Lowest price in 30 days: PLN 53,334.00
- Author of the entry: Mennica Skarbowa
- Date of entry:
Gold gains value in times of inflation, economic and geopolitical uncertainty, and armed conflict. The financial crisis affecting the world will not be resolved for a long time, as the underlying problems are structural in nature. The money printing policy in the United States and Europe is not an effective way to combat these problems and will result in high inflation and even greater depression in the future. Therefore, in a situation of continuing loss of confidence in the banking system, gold remains the best response to the crisis.
Historical purchasing power ratios between various currencies and gold support this statement. Investors who bet on gold at the end of the nineteenth century had to wait almost thirty years, but during the hyperinflation of the 1920s, their investment rose well above its purchasing power at the time of purchase. At the same time, the German mark completely lost its value. A similar situation occurred in the case of investors who bought gold before World War II. The years 1979/1980 are another example.
There are, of course, several reasons not to buy gold, such as the lack of dividends and interest provided by other investments. At the same time, however, gold, due to its physical nature, is the safest form of investment and should always be included in our investment portfolio. Beloware a few reasons why we believe gold is an interesting investment:
GROWTH IN EMERGING ECONOMIES
- In recent years, growing demand in emerging economies has increased global demand for gold. This is particularly evident in Asia, where gold is the most valued means of storing wealth. Therefore, with economic development and population growth in emerging economies, demand for gold will continue to rise.

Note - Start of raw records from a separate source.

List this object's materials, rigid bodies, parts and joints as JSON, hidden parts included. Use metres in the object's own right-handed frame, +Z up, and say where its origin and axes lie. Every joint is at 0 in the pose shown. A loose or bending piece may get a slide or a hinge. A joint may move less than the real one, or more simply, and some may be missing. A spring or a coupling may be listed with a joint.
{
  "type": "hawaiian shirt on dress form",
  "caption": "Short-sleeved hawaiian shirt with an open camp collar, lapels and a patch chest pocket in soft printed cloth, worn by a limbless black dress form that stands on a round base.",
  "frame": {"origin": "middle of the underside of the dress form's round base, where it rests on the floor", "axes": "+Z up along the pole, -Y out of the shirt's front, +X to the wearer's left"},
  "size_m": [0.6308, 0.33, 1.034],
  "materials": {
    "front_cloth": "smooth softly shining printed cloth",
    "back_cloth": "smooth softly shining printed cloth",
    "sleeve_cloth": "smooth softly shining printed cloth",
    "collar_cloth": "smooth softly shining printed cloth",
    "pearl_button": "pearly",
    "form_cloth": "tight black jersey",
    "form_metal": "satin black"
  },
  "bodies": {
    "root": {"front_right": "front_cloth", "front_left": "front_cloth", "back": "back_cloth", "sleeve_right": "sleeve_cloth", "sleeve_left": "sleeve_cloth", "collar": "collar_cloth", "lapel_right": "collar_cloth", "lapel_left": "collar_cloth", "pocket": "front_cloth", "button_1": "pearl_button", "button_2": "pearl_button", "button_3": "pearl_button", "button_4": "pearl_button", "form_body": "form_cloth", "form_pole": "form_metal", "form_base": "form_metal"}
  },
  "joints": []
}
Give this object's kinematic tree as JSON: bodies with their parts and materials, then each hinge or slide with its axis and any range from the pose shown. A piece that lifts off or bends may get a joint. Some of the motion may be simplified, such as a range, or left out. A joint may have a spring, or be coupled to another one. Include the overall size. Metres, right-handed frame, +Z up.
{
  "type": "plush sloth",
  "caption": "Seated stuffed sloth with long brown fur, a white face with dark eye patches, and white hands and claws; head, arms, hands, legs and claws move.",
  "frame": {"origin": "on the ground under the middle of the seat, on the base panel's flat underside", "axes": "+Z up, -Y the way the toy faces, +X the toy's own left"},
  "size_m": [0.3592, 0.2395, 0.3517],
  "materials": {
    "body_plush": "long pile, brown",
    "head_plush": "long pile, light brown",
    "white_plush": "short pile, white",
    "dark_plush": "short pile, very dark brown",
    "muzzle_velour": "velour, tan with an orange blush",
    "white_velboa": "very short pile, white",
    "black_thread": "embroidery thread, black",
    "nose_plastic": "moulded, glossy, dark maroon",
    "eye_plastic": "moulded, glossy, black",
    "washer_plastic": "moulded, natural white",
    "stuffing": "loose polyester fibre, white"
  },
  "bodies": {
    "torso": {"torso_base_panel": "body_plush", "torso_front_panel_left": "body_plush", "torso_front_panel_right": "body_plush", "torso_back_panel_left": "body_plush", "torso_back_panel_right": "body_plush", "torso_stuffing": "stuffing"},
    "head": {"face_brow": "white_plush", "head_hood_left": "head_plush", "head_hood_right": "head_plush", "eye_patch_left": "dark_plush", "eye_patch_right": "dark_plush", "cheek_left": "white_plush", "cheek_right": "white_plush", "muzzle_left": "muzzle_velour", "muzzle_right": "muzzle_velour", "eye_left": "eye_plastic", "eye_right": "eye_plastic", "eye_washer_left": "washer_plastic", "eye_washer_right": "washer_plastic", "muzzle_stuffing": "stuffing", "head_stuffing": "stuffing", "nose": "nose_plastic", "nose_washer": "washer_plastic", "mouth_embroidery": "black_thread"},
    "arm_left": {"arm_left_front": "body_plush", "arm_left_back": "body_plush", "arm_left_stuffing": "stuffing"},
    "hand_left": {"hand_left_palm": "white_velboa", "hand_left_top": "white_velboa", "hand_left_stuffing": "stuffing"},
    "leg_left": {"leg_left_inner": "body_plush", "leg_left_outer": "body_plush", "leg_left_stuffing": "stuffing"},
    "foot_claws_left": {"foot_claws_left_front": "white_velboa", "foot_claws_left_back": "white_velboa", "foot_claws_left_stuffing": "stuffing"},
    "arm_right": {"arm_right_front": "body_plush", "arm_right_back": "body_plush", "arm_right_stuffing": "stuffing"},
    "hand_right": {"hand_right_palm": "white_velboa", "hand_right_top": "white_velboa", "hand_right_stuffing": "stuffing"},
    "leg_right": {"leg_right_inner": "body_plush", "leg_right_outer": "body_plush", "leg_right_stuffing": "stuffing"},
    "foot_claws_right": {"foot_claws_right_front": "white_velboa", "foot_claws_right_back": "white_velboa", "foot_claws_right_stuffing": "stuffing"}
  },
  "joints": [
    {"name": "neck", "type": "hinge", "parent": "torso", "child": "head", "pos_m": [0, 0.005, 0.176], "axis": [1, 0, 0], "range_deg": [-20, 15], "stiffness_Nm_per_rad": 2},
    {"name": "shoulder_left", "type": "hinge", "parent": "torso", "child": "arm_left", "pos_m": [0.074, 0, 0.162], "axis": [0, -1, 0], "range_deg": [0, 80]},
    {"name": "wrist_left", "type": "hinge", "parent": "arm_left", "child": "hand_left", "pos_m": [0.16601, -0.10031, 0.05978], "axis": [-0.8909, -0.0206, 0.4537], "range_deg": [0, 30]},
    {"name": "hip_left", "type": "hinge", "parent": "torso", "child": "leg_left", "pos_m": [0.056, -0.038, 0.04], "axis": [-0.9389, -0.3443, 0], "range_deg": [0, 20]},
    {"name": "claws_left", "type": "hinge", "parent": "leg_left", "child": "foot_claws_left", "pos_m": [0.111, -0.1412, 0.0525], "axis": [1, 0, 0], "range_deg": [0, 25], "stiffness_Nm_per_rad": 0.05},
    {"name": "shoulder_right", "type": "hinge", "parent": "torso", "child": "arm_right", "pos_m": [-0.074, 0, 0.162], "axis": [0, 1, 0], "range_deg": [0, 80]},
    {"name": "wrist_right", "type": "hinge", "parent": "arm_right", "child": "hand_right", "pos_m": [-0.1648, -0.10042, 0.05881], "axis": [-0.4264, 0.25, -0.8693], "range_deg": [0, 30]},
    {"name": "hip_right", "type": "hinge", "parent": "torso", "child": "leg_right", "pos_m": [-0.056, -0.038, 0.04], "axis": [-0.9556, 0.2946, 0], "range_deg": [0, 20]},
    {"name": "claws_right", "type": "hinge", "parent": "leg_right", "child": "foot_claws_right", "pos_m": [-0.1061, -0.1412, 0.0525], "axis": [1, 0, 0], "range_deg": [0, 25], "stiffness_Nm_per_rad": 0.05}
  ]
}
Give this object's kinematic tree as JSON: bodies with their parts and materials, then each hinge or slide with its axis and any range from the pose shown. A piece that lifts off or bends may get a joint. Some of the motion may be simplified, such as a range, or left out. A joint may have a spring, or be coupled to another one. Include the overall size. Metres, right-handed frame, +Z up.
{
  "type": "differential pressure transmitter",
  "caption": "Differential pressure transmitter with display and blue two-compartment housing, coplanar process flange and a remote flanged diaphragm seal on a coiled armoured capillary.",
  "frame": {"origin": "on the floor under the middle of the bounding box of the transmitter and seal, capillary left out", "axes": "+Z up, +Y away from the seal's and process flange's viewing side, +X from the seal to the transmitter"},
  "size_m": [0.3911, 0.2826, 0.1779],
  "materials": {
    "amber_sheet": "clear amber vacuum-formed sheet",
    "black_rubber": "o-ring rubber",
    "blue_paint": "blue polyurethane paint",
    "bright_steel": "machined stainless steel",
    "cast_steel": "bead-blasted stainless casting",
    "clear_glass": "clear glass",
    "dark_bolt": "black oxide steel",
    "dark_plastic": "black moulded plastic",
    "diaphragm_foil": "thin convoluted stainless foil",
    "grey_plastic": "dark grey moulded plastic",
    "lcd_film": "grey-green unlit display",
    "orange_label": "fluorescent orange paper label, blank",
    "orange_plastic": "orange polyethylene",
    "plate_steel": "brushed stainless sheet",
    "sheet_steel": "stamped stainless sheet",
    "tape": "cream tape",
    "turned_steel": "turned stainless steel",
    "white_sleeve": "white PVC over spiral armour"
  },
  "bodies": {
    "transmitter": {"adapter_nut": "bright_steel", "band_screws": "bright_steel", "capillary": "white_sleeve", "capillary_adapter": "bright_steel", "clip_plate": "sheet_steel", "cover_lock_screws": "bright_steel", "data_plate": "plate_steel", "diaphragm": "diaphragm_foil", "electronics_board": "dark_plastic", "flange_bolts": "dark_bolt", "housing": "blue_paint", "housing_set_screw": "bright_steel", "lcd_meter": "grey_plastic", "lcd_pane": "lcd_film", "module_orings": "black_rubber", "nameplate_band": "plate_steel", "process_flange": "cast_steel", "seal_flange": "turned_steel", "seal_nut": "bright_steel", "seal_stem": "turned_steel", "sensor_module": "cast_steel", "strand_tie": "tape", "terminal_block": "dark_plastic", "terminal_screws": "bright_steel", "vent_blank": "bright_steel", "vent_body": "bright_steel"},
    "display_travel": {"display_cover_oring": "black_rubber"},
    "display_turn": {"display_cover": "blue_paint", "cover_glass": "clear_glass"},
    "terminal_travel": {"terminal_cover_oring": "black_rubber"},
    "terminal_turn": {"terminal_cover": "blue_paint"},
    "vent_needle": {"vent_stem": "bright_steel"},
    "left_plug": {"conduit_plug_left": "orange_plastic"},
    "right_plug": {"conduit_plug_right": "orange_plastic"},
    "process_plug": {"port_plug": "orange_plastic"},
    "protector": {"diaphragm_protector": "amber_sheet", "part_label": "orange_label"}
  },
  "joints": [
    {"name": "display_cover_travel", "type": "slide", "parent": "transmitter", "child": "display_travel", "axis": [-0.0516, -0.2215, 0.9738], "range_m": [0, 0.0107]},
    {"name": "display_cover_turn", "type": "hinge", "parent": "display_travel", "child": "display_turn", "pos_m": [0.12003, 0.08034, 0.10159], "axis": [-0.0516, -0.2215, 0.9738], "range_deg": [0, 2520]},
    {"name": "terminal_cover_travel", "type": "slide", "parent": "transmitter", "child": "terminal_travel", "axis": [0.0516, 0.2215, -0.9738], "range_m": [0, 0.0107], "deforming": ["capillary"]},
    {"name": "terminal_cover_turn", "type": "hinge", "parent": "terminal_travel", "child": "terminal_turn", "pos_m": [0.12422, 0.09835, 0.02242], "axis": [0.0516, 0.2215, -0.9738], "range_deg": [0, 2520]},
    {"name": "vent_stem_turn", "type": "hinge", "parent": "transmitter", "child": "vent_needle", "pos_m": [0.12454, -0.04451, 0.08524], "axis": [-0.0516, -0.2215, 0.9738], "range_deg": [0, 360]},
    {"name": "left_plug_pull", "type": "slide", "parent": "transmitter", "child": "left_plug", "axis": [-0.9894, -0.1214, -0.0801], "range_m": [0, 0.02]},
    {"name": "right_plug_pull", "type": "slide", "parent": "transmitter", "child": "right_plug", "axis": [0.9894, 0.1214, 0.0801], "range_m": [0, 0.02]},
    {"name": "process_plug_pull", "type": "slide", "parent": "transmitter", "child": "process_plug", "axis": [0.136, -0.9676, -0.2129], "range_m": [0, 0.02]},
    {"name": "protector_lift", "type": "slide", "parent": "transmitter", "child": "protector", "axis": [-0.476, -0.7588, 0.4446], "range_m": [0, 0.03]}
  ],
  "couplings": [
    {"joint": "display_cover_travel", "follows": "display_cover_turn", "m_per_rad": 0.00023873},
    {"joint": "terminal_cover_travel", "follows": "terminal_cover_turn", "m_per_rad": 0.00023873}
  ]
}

- The country that consumes the most gold in the world is India, where there has been strong demand for traditional gold jewelry for years. China ranks second, which is also the world's largest consumer of gold investment coins. In this country, the central bank also makes very large purchases of gold in order to become independent of foreign exchange reserves in dollars and euros. Russia and oil-exporting countries are doing the same.
PROBLEMS IN THE US AND THE EURO ZONE
- A weak dollar, large budget deficit, trade deficit, and massive public debt in the US may lead to increased demand for gold as a hedge against impending inflation and increasingly risky investments in US bonds.
Due to its monetary policy, the US economy is not actually emerging from recession, so "you need to dump dollars and invest in gold," according to Peter Schiff, chief strategist at Euro Pacific Capital, who predicted the 2008 real estate crisis. In his opinion, the dollar could lose as much as 50 to 70 percent of its value.
- The situation in the eurozone looks equally bad. After Greece and Cyprus, other countries are lining up to declare insolvency. If the problem affects one of the larger countries, such as Italy or Spain, it could cause a drama in the eurozone.
LOW GOLD SUPPLY
- The supply of gold is limited and amounts to approximately 2,800 tons per year. In addition, a significant portion of the world's available gold deposits has already been mined. Now, deeper deposits are being exploited and newer mining techniques are being used, which increases the cost of extraction.
- The remaining 1,600 tons of gold comes from recycling (largely from melted-down jewelry and electronics).
GOLD PURCHASES BY CENTRAL BANKS
- In recent years, gold has been bought up en masse by central banks around the world. Their purchases in 2012 were the largest in over 50 years, amounting to more than 500 tons. These figures do not include purchases by the Chinese central bank, which does not disclose information about its purchases to the public.
- The reason for such large purchases of gold by central banks is a partial loss of confidence in the world's most popular currencies and an attempt to hedge against the risk of excessive inflation.
- In addition, central banks are beginning to exchange less secure paper gold for physical gold bars. There is a risk that a large portion of paper gold is not backed by physical bullion. This is one of the reasons why the Bundesbank has called on the United States to return its 1,500 tons of physical gold.
INFLATION PROTECTION
- History shows that gold is an excellent hedge against inflation. Over a five-year period with the highest inflation rate in the US, the average real return on the Dow Jones Industrial Average was -12.33%, compared to 130.4% for gold.
- There is no doubt that gold is a good hedge against inflation thanks to its small physical size, its ability to retain its value as a medium of exchange, and its long and universal history as a currency.
DIVERSIFICATION OF THE INVESTMENT PORTFOLIO
- The key to success lies in the proper allocation of invested capital. Therefore, it is also important to focus on investments that are not correlated with stocks and other financial instruments.
- The history of gold has shown that stock and gold prices fluctuate independently of each other. Therefore, by adding gold to your investment portfolio, you can achieve higher returns with less risk.
- According to research by the World Gold Council, gold should account for between 5 and 20% of every investor's portfolio.